Kalindi Commerford

Personal information
- Born: 18 November 1994 (age 31) Bowral, New South Wales

Sport
- Sport: Field hockey
- Position: Attacker
- Club: Canberra Strikers

National team
- Years: Team / Caps / Goals
- 2016–: Australia / 36 / (5)

Medal record
Women's field hockey
Representing Australia
FIH Pro League
| Silver medal – second place | 2019 Amstelveen |  |
Oceania Cup
| Silver medal – second place | 2019 Rockhampton |  |
Champions Trophy
| Silver medal – second place | 2018 Changzhou |  |

= Kalindi Commerford =

Australian field hockey player

Kalindi Commerford (born 18 November 1994) is an Australian field hockey player.

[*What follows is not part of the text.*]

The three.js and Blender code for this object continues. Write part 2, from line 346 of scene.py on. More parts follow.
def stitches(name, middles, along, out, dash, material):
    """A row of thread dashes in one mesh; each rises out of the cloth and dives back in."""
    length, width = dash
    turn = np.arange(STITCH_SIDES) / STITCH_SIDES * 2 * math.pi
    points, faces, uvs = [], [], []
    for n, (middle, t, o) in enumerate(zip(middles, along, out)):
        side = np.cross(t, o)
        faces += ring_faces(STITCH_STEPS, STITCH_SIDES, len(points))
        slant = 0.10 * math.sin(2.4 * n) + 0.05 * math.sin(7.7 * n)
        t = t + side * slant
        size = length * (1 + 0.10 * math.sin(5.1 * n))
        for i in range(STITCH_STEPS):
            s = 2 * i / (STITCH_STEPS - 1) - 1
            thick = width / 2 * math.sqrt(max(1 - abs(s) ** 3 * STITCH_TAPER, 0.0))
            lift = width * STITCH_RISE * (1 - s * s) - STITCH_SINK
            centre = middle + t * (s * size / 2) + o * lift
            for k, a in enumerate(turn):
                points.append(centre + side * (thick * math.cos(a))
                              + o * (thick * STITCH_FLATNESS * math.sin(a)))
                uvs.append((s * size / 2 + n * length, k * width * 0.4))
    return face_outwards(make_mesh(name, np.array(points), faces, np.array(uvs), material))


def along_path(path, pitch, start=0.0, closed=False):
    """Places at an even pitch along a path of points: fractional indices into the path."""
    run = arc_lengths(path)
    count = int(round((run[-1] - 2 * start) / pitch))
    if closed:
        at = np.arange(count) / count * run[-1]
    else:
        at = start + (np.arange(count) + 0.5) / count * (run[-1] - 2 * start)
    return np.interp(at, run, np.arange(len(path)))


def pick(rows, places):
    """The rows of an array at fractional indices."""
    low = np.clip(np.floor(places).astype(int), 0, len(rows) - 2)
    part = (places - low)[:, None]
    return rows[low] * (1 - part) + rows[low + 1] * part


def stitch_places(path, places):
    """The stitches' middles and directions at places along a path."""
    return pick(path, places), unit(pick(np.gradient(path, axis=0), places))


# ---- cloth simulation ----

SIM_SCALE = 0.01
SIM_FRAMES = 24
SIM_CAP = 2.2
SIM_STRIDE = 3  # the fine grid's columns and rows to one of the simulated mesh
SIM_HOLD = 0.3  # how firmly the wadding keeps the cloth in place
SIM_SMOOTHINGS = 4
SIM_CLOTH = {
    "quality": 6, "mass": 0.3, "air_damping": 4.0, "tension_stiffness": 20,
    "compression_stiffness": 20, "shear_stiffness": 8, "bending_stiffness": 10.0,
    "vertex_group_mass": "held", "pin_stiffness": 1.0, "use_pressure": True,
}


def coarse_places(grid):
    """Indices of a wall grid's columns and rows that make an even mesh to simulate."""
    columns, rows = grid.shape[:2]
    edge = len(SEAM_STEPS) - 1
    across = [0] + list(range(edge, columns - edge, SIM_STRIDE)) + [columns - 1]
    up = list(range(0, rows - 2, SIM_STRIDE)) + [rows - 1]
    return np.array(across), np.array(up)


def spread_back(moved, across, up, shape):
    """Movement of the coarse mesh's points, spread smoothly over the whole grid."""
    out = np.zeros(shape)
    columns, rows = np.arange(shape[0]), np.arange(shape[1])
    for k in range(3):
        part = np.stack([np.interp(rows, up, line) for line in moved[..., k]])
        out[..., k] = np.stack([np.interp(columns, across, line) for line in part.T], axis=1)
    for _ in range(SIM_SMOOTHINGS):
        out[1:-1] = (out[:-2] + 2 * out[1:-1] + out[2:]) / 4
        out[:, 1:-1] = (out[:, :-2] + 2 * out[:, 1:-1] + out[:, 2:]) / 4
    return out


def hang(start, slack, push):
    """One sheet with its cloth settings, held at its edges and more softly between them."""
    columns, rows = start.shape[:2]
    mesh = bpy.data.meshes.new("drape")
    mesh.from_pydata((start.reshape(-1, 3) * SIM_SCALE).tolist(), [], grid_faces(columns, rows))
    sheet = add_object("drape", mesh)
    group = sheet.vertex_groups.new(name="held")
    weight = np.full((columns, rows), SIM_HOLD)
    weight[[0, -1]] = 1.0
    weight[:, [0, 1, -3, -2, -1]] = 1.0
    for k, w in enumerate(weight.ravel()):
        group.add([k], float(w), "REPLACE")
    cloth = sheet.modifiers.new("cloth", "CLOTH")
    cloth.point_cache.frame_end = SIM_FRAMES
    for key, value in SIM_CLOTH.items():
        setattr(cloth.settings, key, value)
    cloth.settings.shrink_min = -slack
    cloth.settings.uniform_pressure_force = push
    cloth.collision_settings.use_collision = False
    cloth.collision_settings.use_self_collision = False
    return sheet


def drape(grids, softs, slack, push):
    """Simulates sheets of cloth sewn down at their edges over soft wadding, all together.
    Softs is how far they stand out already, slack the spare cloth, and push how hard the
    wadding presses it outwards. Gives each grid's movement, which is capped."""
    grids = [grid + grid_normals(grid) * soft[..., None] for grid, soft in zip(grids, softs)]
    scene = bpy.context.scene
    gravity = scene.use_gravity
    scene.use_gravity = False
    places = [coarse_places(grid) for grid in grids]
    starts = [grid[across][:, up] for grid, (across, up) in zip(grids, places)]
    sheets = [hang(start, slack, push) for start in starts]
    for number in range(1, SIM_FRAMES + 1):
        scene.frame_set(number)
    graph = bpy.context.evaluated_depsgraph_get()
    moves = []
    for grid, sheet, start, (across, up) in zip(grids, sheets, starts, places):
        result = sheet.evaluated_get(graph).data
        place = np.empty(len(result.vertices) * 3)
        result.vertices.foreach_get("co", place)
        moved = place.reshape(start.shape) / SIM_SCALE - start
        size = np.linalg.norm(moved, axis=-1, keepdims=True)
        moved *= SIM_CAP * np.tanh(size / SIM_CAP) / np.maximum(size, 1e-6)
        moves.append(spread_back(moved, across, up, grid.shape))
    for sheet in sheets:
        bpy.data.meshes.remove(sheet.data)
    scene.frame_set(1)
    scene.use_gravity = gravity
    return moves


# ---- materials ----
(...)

Commerford was born in Bowral, New South Wales, and made her senior international debut in a test series against New Zealand at the 2016 Trans-Tasman Trophy in Auckland, New Zealand.

She grew up in Milton, New South Wales and played her junior hockey on the south coast of NSW. She started in Nowra with the Ulladulla Jets playing with her brothers. At the age of 11 she began playing with Wollongong University and Jamberoo Hockey Club. She represented South Coast at State Champs.